Insurance policies exist if something catastrophic happens and you are suddenly buried in debt. While you may not be able to afford every type of insurance available, you should consider 5 key types of policies to protect your finances and your family.
1. Life Insurance
Scenario 1: You die, and your family inherits your debt and lose the primary source of income
Life insurance is the best safety net for this situation. This type of insurance is a contract between the insurer and the policyholder. Life insurance guarantees payment of a death benefit to your named beneficiaries, typically your spouse or family members. This death benefit is a pre-determined amount.
There are two types of life insurance plans. The main difference is how long the policy will cover you and how much money you get back if you don't use it.
Term life coverage does not have a cash element. As a result, it is not an investment but a preventive measure. All of the premiums go into coverage that protects you until you are age 65. After that, the plan expires. It is suggested to have, at least until your youngest child finishes tertiary school.
Whole life insurance is a combination of coverage and savings. There is a cash value associated with your policy. It covers you until you die, as long as you continue to pay the premiums. Of course, whole life insurance is naturally more expensive than term life. However, it has the potential to grow the money you pay into it.

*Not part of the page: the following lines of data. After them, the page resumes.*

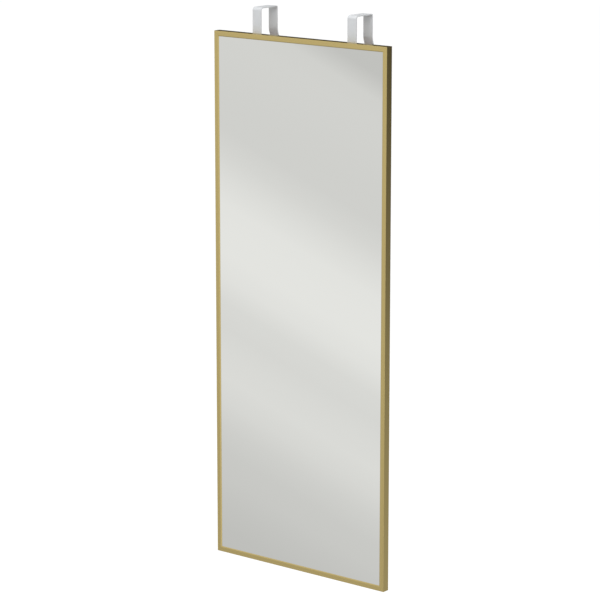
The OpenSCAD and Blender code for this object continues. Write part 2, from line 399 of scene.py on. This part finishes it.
def zincPlate():
    material, tree, shader = newFinish("zincPlate", zinc["colour"], metallic=1.0)
    tone(tree, shader, cells(tree, zinc["spangle"]), *tones(zinc), *zinc["toneRange"])
    polish(tree, shader, grain(tree, **zinc["bloom"]), *zinc["roughness"])
    return material


spring = {
    "colour": (0.40, 0.41, 0.43),
    "tones": (0.9, 1.1),
    "roughness": (0.25, 0.36),
    "rolling": {"scale": (900, 40, 900), "detail": 2.0},
}


def springSteel():
    material, tree, shader = newFinish("springSteel", spring["colour"], metallic=1.0)
    lines = grain(tree, **spring["rolling"])
    tone(tree, shader, lines, *tones(spring))
    polish(tree, shader, lines, *spring["roughness"])
    return material


oxide = {
    "colour": (0.045, 0.045, 0.048),
    "tones": (0.75, 1.4),
    "metallic": 0.85,
    "roughness": (0.42, 0.6),
    "mottle": {"scale": (900, 900, 900), "detail": 3.0},
}


def blackOxide():
    material, tree, shader = newFinish("blackOxide", oxide["colour"], oxide["metallic"])
    mottle = grain(tree, **oxide["mottle"])
    tone(tree, shader, mottle, *tones(oxide))
    polish(tree, shader, mottle, *oxide["roughness"])
    return material


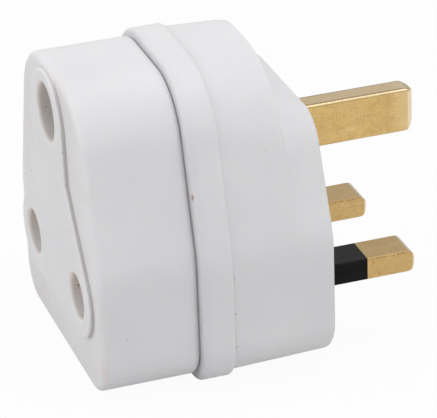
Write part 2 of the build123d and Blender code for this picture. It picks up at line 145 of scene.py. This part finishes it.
class Recipe:  # one material and the nodes that make it
    def __init__(self, name):
        self.material = bpy.data.materials.new(name)
        self.material.use_nodes = True
        self.tree = self.material.node_tree
        self.shader = self.tree.nodes["Principled BSDF"]
        self.place = self.add("ShaderNodeTexCoord", {}, {}, "Object")

    def feed(self, socket, value):
        if isinstance(value, Wire):
            self.tree.links.new(value.node.outputs[value.output], socket)
        elif isinstance(value, tuple) and len(value) == 3 and socket.type == "RGBA":
            socket.default_value = (*value, 1.0)
        else:
            socket.default_value = value

    def add(self, kind, settings, values, output=0):
        node = self.tree.nodes.new(kind)
        for key, value in settings.items():
            setattr(node, key, value)
        for key, value in values.items():
            self.feed(node.inputs[key], value)
        return Wire(self, node, output)

    def noise(self, scale, detail=3.0, rough=0.55, stretch=unstretched):
        place = self.place
        if stretch != unstretched:
            place = self.add("ShaderNodeMapping", {}, {"Vector": self.place, "Scale": stretch})
        values = {"Vector": place, "Scale": scale, "Detail": detail, "Roughness": rough}
        return self.add("ShaderNodeTexNoise", {}, values)

    def cells(self, scale):  # the distance to scattered points, and a chance from 0 to 1 for each
        far = self.add("ShaderNodeTexVoronoi", {}, {"Vector": self.place, "Scale": scale})
        return far, self.add("ShaderNodeSeparateColor", {}, {"Color": far.other("Color")})

    def spread(self, wire, low, high):  # low to high becomes 0 to 1
        return ((wire - low) / (high - low)).held()

    def near(self, gap, reach):  # 1 where the gap is nothing, 0 from reach on
        return (1.0 - gap / reach).held()

    def between(self, wire, low, high):
        return (wire > low) * (wire < high)

    def mix(self, factor, first, second):
        return self.add("ShaderNodeMix", {"data_type": "RGBA"}, {0: factor, 6: first, 7: second}, 2)

    def axes(self, vector=None):
        node = self.add("ShaderNodeSeparateXYZ", {}, {"Vector": vector or self.place})
        return node, node.other(1), node.other(2)

    def facing(self):  # the three parts of the direction that a face looks in
        return self.axes(self.add("ShaderNodeNewGeometry", {}, {}, "Normal"))

    def spot(self, where, size, squeeze=unstretched):  # 1 at a point, 0 from size away
        away = self.add("ShaderNodeVectorMath", {"operation": "SUBTRACT"}, {0: self.place, 1: where})
        if squeeze != unstretched:
            away = self.add("ShaderNodeVectorMath", {"operation": "MULTIPLY"}, {0: away, 1: squeeze})
        gap = self.add("ShaderNodeVectorMath", {"operation": "LENGTH"}, {0: away}, 1)
        return self.near(gap, size)

    def bump(self, height, distance, strength=1.0, under=None):
        values = {"Height": height, "Distance": distance, "Strength": strength}
        if under is not None:
            values["Normal"] = under
        return self.add("ShaderNodeBump", {}, values)

    def finish(self, **values):
        for key, value in values.items():
            self.feed(self.shader.inputs[key.replace("_", " ")], value)
        return self.material


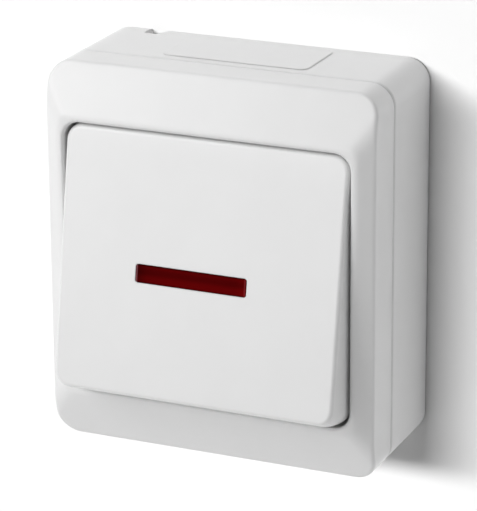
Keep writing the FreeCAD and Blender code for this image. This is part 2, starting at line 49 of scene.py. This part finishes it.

Whether you choose term life or whole life, it is recommended to purchase a policy that is approximately five times your yearly income, or based on your debts and liabilities. Your recommended coverage will vary depending on if you are your family's primary source of income, number of dependents, the age of dependents, and outstanding debts.
2. Critical Illness Insurance
Scenario 2: You are diagnosed with a critical illness and require expensive medical treatment
Critical illness, ordinarily cancer, is a grim but common reality. Critical illness insurance should reimburse you for medical expenses for 37 critical illnesses listed by the Life Insurance Association. Critical illness differs from terminal illness, which should be covered by most life insurance policies, because the patient is expected to survive for at least a year after receiving the diagnosis.
This insurance also pays out in a lump sum when you are first diagnosed. Critical illness insurance is advantageous because you can spend the money on what you may need, as opposed to financial assistance for medical bills exclusively. Your family will be able to continue to pay for daily expenses, despite the loss of your income.
3. Health Insurance (Hospital and Surgical)
Scenario 3: You get into an accident and are hospitalized
Hospital, surgical and outpatient care can be extremely expensive. A hospital insurance plan dispenses daily cash payouts for every day that you are in the hospital as a result of an accident or illness. It will cover you as long as you are receiving medical treatment or surgery.
Some insurance policies will even give you an additional lump sum upon discharge to help with your recuperation period. This type of insurance is useful because you do not receive any life insurance payout because you did not die. On the other hand, you are not entirely healthy to continue working the same way as before the accident.
It is important to note that this insurance is usually an enhancement to Medishield Life. Medishield Life is a basic subsidized healthcare plan for public hospitals up to B2 wards. It is recommended to find an insurance policy that reimburses for private hospitals or at least public A.
An additional benefit of this policy is that it gives you cash in addition to your other benefits under MediShield Life or the Integrated Shield Plan. As a result, this type of health insurance is extremely beneficial if you find yourself in this situation.
4. Disability Insurance
Scenario 4: You are suddenly disabled and no longer able to work
Medical bills aside, if you abruptly find your disabled and unable to work, your family will probably be in dire straits. If you were the sole breadwinner with regular monthly income, your dependents would likely find it difficult to pay for day-to-day expenses.
Disability income insurance is not a long term solution. However, it will pay out a maximum of 80% of your average monthly salary for a number of years. This cash benefit will help ease the financial burden for some time while your family finds an alternative solution. The recommended coverage for this type of insurance is at least S$3,000 per month, or according to your existing income and financial need.
5. Personal Accident Insurance
Scenario 5: You get into an accident and require outpatient care
As indicated by its name, accident insurance plans cover expenses, such as an MRI or CT scan, due to an accident. This insurance provides a cash benefit for medical and out-of-pocket costs either in a lump sum or as reimbursements.
One useful feature is that this insurance can have a weekly cash benefit for temporary total disability after an accident. It may also have free coverage for your children if you and your spouse are insured. You can always add more benefits to your plan as you see fit.
We never want to be in an accident, get sick, or die. However, the reality of the situation is these unfortunate events are possible. Preparing for the future is essential to protect your family from the loss of your income, inheriting your debts, and paying long term medical bills.
Some of these insurance policies overlap in coverage. Be sure to mix and match plans, identify areas that you may need additional benefits, and check for any lapses in coverage. Strong financial planning includes having proper insurance policies in place, which can also serve as investment opportunities. Plan for your future and protect your family.